The most obvious differences to me are how the two algorithms begin. In The Good One, we begin by initializing an empty hash instance (the @ matters). The next most apparent difference is the method count. The Good One has been slimmed down to a single method, and ends up being a little bit shorter overall.

The Good One has a couple fancy operators in there as well.

The @ we used gave our fib_hash a hash-instance scope, allowing it to speak through the method barrier. This is a crucial difference between the two codes, as it enables memoization in The Good One. All memoization means in this case is that every time our hash receives a request for a new key-place value (our n-value), it is able to compare that against any already-present values. As our best_fib(n) moves recursively towards its [0, 1] base case, it doesn’t have to recalculate any repeated best_fib(x) calls, because they are already stored and accessible in the hash.

I won’t dive into ||= too much, because Peter Cooper already did an amazing job (seriously, read the article!). Put briefly, it gives us an elegant way to use a solution if it is already present (the left side), or generate a new fibonacci branch if not (the right side).

How does The Good One stand up to our requirements?

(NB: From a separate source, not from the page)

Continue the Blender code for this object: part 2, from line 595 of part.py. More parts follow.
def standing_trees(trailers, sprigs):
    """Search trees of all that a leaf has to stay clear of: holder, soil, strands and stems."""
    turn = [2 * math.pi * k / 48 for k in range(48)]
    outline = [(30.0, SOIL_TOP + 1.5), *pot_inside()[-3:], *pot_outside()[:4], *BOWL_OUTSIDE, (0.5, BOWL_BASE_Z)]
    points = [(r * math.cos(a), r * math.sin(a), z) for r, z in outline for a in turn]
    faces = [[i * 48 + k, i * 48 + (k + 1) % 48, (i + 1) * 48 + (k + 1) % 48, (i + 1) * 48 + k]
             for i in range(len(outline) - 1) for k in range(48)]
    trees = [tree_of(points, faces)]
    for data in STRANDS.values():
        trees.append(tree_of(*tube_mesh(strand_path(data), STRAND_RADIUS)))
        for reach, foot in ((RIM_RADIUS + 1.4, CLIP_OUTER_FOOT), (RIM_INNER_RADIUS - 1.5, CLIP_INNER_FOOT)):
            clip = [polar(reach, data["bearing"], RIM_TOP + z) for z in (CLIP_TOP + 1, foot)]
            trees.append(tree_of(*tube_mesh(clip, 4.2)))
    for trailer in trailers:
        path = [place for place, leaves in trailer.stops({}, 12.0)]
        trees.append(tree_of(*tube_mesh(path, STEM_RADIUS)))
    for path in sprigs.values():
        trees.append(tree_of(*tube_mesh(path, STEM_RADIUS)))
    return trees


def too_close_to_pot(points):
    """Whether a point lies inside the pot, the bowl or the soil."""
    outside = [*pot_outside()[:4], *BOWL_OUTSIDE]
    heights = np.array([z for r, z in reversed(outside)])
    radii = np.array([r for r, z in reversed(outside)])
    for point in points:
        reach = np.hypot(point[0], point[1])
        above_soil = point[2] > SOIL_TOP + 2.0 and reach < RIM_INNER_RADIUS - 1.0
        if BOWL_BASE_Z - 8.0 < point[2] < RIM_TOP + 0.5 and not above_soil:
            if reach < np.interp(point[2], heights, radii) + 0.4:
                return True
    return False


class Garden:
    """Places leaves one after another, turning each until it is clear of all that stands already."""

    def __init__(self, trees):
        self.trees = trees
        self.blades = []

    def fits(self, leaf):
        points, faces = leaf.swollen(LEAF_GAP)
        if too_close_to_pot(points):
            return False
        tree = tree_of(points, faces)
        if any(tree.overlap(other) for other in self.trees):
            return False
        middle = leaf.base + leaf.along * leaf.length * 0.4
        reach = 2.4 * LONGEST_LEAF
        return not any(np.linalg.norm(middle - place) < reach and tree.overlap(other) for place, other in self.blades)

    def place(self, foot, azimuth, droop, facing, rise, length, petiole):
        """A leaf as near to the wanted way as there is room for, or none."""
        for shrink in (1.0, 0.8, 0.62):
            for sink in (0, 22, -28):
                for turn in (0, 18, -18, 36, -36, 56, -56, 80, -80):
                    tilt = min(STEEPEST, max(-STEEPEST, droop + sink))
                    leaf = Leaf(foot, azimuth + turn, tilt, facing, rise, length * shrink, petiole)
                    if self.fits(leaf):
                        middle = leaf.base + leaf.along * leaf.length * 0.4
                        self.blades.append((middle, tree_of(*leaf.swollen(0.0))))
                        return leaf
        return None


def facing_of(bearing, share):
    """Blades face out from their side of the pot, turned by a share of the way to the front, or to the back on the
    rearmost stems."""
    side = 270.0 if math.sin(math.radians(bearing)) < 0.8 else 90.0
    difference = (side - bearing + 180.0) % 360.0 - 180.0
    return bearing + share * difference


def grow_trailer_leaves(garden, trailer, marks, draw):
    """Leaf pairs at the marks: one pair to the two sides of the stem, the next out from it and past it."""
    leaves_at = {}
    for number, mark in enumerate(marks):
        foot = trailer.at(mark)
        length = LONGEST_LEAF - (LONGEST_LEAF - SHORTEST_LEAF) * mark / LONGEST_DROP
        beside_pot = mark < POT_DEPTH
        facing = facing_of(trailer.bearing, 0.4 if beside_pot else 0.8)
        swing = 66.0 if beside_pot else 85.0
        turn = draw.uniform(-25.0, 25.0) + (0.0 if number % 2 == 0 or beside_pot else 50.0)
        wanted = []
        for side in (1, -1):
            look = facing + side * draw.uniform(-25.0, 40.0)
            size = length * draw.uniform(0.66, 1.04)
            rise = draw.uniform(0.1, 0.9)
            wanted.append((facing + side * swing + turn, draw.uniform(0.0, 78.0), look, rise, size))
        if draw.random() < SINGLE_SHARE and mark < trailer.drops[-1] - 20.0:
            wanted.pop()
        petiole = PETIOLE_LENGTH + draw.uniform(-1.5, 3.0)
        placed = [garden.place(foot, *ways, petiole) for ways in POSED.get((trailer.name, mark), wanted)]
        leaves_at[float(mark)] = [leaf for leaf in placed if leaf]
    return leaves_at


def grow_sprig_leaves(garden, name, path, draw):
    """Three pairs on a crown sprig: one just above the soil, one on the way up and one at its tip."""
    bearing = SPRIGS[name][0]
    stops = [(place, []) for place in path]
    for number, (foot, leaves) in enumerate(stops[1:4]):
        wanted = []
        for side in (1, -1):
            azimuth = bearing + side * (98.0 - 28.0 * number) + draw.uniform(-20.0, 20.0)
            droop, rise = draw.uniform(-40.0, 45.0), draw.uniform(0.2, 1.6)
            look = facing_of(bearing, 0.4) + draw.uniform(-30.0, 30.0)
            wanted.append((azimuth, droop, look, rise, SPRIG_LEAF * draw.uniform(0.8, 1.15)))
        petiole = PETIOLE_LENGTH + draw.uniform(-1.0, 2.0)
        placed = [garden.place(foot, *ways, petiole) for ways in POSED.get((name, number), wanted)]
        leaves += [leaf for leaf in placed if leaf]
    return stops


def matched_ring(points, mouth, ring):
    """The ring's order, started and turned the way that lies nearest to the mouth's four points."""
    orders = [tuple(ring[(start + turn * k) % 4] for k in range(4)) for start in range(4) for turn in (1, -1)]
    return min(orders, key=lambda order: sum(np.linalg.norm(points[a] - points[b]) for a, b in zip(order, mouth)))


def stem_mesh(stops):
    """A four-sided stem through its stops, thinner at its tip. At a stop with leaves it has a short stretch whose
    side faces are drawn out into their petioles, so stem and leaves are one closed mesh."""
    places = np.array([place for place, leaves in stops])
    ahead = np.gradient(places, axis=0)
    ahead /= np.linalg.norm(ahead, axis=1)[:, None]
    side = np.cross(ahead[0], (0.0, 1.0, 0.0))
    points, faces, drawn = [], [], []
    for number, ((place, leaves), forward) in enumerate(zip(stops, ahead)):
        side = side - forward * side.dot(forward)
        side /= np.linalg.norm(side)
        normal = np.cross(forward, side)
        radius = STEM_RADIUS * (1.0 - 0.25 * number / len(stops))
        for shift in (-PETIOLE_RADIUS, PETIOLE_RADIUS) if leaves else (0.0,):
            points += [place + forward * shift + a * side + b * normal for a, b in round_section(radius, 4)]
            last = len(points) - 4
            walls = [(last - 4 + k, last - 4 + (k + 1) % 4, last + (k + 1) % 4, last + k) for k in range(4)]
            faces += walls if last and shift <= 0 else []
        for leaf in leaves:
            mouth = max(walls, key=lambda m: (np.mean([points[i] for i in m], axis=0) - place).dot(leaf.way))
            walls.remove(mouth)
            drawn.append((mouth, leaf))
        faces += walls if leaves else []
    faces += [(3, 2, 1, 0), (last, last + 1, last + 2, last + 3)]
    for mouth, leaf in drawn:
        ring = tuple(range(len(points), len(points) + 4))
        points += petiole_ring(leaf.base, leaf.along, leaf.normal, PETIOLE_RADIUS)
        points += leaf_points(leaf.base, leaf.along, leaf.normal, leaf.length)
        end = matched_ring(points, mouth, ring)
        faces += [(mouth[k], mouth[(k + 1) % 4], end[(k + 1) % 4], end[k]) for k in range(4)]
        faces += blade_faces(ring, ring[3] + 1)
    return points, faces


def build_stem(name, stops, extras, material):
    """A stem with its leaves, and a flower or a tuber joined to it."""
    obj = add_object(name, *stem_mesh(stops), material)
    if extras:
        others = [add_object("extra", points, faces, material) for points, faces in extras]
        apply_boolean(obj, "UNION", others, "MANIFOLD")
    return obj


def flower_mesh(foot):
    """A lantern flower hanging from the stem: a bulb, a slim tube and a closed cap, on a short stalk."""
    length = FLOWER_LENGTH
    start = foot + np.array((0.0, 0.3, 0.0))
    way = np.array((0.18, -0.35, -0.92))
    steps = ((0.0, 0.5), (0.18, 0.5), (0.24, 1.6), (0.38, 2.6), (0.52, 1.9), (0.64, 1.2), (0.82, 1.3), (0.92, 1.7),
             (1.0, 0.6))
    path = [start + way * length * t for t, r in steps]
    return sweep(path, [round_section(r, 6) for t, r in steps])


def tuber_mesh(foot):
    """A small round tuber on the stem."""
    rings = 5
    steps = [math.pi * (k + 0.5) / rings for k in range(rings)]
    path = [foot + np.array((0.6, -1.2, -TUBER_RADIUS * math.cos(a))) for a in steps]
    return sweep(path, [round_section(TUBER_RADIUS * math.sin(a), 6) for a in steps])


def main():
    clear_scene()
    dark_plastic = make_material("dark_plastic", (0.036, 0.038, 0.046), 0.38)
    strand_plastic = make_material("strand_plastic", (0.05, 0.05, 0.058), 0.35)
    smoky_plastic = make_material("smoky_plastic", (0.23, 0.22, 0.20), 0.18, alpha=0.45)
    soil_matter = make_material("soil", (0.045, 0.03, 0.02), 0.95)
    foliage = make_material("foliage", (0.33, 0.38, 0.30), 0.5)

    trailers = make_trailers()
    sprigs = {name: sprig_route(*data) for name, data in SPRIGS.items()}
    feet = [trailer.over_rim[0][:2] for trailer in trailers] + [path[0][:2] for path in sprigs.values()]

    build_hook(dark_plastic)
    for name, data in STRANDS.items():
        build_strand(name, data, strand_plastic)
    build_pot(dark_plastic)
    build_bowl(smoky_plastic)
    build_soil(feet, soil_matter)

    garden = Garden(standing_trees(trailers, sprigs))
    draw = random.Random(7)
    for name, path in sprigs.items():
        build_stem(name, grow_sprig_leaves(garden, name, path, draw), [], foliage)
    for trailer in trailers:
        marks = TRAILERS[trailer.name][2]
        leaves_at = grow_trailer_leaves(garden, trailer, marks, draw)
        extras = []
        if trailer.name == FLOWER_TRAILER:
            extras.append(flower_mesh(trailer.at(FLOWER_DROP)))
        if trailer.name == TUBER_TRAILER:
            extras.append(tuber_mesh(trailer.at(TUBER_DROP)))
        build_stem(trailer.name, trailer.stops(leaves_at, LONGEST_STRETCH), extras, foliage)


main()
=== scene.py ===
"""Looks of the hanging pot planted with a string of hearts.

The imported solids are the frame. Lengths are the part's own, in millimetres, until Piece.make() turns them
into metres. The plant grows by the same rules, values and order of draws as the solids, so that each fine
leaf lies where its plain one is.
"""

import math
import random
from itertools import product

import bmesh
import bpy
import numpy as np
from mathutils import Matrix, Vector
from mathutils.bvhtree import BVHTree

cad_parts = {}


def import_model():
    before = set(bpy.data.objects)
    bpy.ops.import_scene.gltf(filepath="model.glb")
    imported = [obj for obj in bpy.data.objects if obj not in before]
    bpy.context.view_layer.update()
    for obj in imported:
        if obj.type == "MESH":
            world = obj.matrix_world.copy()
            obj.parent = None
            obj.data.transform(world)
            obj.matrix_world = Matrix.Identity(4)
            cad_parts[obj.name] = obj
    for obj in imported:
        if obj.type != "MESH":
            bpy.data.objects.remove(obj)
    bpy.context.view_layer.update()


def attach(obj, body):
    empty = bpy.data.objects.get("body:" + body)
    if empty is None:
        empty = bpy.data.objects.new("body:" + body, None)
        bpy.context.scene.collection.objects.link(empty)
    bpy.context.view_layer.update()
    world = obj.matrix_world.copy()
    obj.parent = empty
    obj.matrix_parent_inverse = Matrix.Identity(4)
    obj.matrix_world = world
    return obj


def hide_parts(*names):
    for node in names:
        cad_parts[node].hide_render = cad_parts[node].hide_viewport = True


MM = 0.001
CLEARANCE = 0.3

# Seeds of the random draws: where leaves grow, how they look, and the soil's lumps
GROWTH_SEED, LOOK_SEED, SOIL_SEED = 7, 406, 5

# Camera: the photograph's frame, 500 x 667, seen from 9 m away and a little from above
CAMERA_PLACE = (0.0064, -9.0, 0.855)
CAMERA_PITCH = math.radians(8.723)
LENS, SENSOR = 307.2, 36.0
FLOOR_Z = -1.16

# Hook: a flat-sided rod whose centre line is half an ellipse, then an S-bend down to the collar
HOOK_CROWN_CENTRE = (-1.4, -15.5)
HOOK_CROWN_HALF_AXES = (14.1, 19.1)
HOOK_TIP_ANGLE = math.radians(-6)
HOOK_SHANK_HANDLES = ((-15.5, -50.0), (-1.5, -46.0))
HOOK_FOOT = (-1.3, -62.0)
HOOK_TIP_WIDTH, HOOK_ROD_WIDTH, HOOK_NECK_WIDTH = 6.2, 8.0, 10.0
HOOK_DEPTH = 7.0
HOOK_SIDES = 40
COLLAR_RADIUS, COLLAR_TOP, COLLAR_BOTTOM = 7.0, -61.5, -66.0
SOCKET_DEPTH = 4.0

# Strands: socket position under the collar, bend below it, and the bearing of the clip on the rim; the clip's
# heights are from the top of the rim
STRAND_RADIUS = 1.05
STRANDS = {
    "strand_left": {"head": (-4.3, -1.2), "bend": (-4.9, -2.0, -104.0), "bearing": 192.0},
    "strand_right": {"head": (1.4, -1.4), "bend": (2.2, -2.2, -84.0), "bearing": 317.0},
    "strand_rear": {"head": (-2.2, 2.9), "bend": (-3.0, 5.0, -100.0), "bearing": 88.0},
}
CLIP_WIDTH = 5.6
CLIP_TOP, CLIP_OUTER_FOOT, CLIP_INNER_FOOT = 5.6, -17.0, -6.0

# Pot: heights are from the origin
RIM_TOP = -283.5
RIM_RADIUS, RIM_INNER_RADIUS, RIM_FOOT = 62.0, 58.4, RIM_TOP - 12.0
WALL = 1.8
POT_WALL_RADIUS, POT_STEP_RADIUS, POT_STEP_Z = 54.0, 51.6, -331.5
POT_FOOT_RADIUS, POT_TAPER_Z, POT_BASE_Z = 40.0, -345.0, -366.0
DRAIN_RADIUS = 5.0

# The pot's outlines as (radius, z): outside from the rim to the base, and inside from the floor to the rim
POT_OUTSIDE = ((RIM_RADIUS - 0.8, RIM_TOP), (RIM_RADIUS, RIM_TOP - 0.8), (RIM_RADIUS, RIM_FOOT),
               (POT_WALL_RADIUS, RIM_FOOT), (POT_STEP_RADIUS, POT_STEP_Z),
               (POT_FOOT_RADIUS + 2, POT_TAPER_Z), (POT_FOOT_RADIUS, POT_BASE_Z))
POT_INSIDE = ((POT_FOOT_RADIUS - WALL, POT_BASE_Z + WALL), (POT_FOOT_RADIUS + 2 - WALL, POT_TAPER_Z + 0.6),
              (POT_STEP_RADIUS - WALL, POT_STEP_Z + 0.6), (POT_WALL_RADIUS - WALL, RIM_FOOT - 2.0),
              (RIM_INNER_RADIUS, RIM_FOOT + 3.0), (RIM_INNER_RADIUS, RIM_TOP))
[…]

  1. It correctly calculates the nth Fibonacci value
  2. It can store that value in a data structure
  3. We were able to access @fib_hash after our method run
  4. Our code can calculate up to n = 1000

Looks pretty good to me!

Mini-challenge:

Write a program that can:

  1. Generate a random Fibonacci term between 0 and 1000.
  2. Iterate a block a random number of times
  3. Each time this block runs a random Fibonacci number (0..1000) must be generated, stored in a hash, and assigned a random key-value string (like, “Lorem”…ex; “Lorem” => 99)
  4. Print your hash after the iterations

(How do we know how many times our program ran?)